LGBT Young Adult Cancer

Odd One Out
When I was diagnosed with cancer, I lived in San Francisco.  I attended a young adult cancer support group with my great friend and co-cancer patient conspirator Seth Eisen.  Even in San Francisco, queer capital of the world, Seth was the only gay man in our support group.

A few years later, I interviewed Seth for my book Everything Changes.  I hunted endlessly for LGBT support services and advice specific to 20 and 30-somethings to include in a resource section that followed Seth’s chapter.  I turned up zilch.  To write this section, I grilled advocates at major LGBT healthcare organizations on issues that they had never thought about before: the difference between being young and old with cancer.  I’m a married straight woman and was stumping the LGBT community. Something is wrong with this picture.

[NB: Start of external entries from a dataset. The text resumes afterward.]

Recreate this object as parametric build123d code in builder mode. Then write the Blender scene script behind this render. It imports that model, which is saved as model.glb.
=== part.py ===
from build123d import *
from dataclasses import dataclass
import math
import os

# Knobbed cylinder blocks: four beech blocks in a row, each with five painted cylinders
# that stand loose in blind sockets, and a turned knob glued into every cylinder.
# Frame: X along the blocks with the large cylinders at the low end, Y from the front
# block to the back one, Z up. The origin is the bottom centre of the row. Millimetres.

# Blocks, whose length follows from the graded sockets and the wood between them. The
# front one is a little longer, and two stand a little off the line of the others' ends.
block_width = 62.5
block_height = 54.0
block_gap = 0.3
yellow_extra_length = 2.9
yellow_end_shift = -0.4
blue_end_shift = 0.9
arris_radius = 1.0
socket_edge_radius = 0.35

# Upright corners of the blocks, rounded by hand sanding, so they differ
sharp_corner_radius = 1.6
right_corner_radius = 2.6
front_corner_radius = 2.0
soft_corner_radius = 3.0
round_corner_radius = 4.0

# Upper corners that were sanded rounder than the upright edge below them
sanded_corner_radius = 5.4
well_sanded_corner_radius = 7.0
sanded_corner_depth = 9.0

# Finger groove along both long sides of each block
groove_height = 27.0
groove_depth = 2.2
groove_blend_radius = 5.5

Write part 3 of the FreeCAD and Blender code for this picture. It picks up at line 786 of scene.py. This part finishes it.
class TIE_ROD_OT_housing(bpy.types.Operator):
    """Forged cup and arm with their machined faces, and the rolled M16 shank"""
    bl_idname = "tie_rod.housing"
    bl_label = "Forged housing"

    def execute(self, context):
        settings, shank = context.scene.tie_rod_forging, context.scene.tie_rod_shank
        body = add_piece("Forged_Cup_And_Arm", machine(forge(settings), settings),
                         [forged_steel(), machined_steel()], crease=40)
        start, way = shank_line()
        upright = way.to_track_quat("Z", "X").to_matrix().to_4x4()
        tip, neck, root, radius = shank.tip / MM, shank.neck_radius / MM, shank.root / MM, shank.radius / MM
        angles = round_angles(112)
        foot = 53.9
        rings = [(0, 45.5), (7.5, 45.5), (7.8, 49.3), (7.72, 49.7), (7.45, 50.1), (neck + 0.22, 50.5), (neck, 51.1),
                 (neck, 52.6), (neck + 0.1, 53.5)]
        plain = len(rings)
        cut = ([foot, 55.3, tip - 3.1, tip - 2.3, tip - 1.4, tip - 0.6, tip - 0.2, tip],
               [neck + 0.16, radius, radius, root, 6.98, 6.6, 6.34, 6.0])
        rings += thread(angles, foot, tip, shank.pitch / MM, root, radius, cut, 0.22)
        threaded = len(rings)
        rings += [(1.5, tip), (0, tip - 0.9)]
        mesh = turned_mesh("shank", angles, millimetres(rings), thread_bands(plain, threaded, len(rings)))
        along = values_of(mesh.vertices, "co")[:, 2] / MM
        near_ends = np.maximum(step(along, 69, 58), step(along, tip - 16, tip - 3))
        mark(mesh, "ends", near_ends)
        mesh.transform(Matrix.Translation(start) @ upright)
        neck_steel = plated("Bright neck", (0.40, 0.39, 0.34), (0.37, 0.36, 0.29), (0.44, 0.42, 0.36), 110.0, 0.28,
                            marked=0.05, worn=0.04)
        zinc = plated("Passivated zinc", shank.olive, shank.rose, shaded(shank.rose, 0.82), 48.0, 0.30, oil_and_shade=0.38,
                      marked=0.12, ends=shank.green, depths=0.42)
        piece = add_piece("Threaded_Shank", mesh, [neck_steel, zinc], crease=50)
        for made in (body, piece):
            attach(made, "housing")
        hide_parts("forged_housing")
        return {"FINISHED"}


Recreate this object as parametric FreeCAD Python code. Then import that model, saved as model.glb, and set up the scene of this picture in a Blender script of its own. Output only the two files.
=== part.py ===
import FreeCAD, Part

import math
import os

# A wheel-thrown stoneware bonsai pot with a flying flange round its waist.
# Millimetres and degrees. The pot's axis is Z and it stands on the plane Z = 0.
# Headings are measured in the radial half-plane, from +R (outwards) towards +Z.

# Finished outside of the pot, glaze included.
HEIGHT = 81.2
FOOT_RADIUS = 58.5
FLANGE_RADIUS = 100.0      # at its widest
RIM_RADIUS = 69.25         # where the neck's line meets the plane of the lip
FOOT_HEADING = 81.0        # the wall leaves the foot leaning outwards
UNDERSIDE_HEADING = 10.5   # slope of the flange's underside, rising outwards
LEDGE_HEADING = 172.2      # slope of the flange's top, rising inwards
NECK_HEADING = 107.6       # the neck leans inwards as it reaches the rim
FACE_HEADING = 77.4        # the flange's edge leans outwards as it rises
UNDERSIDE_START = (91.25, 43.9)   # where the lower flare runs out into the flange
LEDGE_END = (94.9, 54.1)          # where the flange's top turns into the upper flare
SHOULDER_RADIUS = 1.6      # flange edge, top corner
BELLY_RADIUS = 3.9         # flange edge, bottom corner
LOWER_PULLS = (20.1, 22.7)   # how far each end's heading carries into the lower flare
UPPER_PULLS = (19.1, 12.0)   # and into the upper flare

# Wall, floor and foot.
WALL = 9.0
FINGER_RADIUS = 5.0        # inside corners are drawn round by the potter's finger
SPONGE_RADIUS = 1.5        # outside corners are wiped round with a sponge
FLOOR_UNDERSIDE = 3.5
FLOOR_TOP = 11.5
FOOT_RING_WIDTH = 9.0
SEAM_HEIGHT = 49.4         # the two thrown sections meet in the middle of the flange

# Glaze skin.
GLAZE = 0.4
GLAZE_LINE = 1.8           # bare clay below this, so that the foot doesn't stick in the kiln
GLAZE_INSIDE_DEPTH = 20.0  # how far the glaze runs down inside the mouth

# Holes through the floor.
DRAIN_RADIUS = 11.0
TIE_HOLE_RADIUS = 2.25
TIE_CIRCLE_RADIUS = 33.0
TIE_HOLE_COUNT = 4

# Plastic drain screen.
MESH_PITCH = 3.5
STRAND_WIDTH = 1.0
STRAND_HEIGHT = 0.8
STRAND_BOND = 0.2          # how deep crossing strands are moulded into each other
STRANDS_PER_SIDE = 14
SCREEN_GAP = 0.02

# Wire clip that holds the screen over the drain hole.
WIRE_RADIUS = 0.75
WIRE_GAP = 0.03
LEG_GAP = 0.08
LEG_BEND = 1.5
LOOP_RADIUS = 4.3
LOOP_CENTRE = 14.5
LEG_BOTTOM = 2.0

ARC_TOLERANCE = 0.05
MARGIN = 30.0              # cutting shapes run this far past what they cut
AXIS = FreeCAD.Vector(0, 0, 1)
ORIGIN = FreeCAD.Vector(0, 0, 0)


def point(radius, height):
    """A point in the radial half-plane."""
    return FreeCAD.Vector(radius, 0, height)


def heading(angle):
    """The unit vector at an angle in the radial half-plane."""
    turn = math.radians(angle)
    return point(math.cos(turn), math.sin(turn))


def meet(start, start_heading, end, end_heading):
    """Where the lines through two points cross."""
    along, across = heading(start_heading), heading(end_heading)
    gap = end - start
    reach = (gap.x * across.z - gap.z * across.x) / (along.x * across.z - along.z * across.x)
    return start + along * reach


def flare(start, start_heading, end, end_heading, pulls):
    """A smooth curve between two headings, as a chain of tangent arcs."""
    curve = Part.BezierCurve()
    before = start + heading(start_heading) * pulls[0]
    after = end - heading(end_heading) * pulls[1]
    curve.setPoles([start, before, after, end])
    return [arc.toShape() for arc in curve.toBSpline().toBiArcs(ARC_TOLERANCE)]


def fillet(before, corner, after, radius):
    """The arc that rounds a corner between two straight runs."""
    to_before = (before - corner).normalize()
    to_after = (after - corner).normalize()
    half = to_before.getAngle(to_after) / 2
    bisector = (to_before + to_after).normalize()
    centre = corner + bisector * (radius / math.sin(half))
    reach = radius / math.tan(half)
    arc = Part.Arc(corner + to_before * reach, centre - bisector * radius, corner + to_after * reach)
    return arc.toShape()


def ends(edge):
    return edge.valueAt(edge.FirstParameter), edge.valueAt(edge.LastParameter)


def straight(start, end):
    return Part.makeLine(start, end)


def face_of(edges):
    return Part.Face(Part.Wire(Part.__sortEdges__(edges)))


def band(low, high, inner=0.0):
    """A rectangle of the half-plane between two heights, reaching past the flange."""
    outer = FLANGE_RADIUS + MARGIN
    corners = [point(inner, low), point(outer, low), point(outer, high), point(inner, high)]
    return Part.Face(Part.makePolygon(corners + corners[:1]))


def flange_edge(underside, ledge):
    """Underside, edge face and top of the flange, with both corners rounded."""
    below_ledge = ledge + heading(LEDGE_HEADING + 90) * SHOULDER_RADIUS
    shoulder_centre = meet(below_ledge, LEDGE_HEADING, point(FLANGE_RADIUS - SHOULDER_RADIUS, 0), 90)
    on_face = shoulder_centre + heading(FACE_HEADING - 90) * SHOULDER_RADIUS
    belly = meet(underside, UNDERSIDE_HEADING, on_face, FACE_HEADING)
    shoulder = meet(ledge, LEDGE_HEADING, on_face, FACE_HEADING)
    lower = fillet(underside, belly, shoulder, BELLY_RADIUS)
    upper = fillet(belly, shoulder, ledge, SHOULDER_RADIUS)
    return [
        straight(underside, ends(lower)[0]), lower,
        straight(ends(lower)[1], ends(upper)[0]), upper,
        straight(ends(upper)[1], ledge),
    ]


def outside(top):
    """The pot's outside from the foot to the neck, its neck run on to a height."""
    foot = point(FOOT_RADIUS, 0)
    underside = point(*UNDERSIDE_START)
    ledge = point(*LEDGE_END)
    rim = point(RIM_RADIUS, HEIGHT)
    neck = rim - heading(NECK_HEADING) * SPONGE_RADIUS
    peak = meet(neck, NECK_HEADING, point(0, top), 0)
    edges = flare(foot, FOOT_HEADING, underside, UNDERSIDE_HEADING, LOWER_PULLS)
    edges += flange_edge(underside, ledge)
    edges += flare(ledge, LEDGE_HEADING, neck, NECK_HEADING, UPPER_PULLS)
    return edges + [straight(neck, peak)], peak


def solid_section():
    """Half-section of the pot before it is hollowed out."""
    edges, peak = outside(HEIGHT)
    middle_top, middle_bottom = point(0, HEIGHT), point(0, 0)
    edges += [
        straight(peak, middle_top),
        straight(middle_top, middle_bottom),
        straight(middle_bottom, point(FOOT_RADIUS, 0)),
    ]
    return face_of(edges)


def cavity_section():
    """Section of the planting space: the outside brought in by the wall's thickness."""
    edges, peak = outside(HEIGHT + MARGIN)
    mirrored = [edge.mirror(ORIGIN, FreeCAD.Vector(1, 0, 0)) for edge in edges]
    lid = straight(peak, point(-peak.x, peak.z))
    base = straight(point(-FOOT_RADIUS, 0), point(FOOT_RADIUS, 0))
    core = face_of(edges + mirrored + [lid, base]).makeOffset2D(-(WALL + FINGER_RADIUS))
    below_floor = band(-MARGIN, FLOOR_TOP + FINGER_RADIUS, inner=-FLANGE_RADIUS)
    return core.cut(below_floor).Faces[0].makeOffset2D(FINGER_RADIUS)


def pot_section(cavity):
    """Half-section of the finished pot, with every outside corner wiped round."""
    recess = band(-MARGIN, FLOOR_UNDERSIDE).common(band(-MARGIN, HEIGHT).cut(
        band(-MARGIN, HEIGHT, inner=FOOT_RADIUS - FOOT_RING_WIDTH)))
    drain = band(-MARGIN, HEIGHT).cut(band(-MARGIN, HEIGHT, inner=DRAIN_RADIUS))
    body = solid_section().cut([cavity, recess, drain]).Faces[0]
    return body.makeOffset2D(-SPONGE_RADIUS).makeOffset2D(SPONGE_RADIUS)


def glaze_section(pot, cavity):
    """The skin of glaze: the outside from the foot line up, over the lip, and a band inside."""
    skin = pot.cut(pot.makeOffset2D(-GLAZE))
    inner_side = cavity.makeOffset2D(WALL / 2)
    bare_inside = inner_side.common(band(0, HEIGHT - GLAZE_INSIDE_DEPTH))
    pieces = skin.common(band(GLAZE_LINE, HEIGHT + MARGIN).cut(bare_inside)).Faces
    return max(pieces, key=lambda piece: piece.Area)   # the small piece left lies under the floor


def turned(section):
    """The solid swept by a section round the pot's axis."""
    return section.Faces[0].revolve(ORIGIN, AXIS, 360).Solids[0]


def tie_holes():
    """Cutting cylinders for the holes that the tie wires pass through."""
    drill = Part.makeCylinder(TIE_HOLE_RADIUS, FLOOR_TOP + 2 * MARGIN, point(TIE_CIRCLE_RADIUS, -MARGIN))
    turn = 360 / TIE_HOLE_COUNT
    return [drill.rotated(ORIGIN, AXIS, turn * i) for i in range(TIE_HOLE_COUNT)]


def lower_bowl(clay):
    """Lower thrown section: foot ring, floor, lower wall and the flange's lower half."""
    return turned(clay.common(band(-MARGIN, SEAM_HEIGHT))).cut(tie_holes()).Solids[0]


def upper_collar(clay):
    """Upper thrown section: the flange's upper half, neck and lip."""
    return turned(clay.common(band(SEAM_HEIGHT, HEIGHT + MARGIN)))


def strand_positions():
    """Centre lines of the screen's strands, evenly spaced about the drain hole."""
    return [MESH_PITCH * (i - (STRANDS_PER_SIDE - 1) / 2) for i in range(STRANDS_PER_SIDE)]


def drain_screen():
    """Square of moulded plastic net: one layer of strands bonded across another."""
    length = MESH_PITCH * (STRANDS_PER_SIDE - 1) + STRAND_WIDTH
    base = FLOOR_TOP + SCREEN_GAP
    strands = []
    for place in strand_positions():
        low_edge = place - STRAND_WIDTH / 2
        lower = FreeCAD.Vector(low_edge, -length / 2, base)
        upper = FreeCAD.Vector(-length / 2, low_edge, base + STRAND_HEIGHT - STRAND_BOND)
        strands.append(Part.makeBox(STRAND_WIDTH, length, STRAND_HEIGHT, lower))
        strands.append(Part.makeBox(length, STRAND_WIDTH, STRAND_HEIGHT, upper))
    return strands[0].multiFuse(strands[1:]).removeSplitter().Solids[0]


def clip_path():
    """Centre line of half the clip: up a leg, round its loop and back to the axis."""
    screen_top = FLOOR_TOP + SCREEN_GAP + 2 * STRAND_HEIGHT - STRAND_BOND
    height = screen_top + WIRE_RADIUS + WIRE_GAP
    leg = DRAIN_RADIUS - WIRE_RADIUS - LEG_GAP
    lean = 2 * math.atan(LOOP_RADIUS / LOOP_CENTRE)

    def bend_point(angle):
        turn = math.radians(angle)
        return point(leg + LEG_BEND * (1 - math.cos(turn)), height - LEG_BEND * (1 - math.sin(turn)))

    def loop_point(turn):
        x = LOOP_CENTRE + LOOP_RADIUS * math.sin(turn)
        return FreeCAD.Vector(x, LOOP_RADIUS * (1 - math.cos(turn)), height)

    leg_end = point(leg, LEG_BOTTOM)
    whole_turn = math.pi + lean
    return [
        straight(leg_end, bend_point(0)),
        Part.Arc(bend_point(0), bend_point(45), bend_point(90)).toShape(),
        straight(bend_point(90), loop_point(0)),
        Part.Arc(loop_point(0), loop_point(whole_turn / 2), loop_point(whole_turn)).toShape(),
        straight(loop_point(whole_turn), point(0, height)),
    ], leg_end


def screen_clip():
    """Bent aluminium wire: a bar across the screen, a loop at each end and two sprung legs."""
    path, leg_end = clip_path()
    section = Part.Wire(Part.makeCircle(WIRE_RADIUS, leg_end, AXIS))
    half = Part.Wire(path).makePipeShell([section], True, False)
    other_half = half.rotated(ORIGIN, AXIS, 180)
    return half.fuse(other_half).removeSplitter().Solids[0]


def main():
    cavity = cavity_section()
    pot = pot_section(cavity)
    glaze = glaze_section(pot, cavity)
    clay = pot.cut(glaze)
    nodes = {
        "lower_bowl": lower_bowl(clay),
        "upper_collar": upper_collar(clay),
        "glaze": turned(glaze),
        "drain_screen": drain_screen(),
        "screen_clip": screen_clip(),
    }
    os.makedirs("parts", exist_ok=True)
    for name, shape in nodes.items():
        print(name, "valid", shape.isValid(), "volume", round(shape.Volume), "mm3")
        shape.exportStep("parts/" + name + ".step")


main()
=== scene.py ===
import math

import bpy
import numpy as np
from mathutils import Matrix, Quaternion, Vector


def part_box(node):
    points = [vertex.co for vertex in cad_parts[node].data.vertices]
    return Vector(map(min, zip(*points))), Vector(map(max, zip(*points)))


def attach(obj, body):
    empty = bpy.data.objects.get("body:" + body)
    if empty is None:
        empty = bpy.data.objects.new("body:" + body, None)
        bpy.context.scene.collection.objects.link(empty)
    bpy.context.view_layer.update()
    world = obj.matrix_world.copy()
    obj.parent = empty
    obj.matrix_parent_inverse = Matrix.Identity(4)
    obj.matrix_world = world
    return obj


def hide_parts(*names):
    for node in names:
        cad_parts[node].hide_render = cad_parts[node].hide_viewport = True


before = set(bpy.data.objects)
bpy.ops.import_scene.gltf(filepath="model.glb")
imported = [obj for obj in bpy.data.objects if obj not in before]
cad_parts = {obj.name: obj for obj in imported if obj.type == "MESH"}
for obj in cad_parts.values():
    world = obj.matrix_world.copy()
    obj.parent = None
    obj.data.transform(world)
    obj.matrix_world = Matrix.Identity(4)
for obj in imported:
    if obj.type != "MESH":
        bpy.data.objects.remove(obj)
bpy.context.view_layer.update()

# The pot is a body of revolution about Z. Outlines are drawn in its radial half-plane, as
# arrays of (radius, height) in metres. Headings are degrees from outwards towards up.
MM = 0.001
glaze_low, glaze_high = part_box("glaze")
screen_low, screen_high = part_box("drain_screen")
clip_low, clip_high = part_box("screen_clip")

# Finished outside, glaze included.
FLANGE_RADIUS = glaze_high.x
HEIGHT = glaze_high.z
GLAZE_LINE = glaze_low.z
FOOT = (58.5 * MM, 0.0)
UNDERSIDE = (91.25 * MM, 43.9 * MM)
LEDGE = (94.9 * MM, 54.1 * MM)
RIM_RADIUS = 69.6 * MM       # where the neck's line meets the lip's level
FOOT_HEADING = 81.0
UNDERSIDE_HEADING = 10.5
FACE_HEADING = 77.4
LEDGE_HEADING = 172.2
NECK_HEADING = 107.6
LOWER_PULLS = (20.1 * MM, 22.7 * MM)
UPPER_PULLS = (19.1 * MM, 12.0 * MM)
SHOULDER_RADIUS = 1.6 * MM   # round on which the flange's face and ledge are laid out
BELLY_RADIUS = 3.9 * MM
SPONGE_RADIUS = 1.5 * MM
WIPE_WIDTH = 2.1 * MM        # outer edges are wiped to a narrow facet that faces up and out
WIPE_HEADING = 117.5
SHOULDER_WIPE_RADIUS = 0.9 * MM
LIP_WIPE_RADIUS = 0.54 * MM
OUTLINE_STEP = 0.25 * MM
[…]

The only way we will expand support of underserved segments of the young adult cancer community is by striking up good dialogue.  Listen and call in tonight to the Stupid Cancer Show, 9 PM EST when Matthew Zachary and I will be talking with Darryl Mitteldorf about young adult LGBT cancer issues.  

Whether you are gay or straight, what kinds of questions would you ask Darryl on the show tonight?  If you are an LGBTYACP, what are some of the biggest barriers you face as a young adult patient?  Do you feel comfortable being out in the medical environment?